Dans de constantes digressions, fonctionnant par associations d'idées, mais souvent selon une technique étudiée d'entrelacement ou d'emboîtement, l'auteur traite tout aussi bien de philosopgie et de morale, du libre-arbitre, de la noblesse, de la fortune et de l'argent. Il compose ainsi un catalogue de sentences et de pensées morales souvent peu originales et novatrices (la sérénité face à l'adversité, la philosophie du renoncement, le mépris de la richesse ...), mais qui sont des témoignages historiques intéressants sur la culture d'un clerc de la seconde moitié du XIIIème siècle.
En ce qui concerne l'amour proprement dit, thème initial de l'oeuvre, ce second Roman de la Rose constitue une somme des savoirs contemporains, un inventaires des idées, un répertoire des thèses et des doctrines émises au fils du temps par les différents auteurs et que rencontre fatalement un écrivain du XIIIème siècle; ces différentes opinions étant confrontées à la manière prônée par la scolastique. La pédagogie de l'amour s'ouvre sur les prolongements d'une "activité" humaine qui touche aux forces cosmiques : l'art d'aimer de la poésie courtoise débouche sur un art de comprendre tout ce qu'aimer met en marche.

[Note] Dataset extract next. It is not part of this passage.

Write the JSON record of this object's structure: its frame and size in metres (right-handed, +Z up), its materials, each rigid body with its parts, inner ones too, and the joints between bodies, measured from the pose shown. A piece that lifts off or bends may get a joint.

Cet enseignement  au sein d'une oeuvre en vers qui par ailleurs ne manque pas de qualités poétiques est assez inédit et surprenant, et risque de désorienter. On est loin de l'initiation amoureuse du départ, mais les lecteurs du Moyen Age accueillent triomphalement ce nouveau Roman de la Rose, dont ils se servent comme d'une anthologie de citations et font un ouvrage de référence.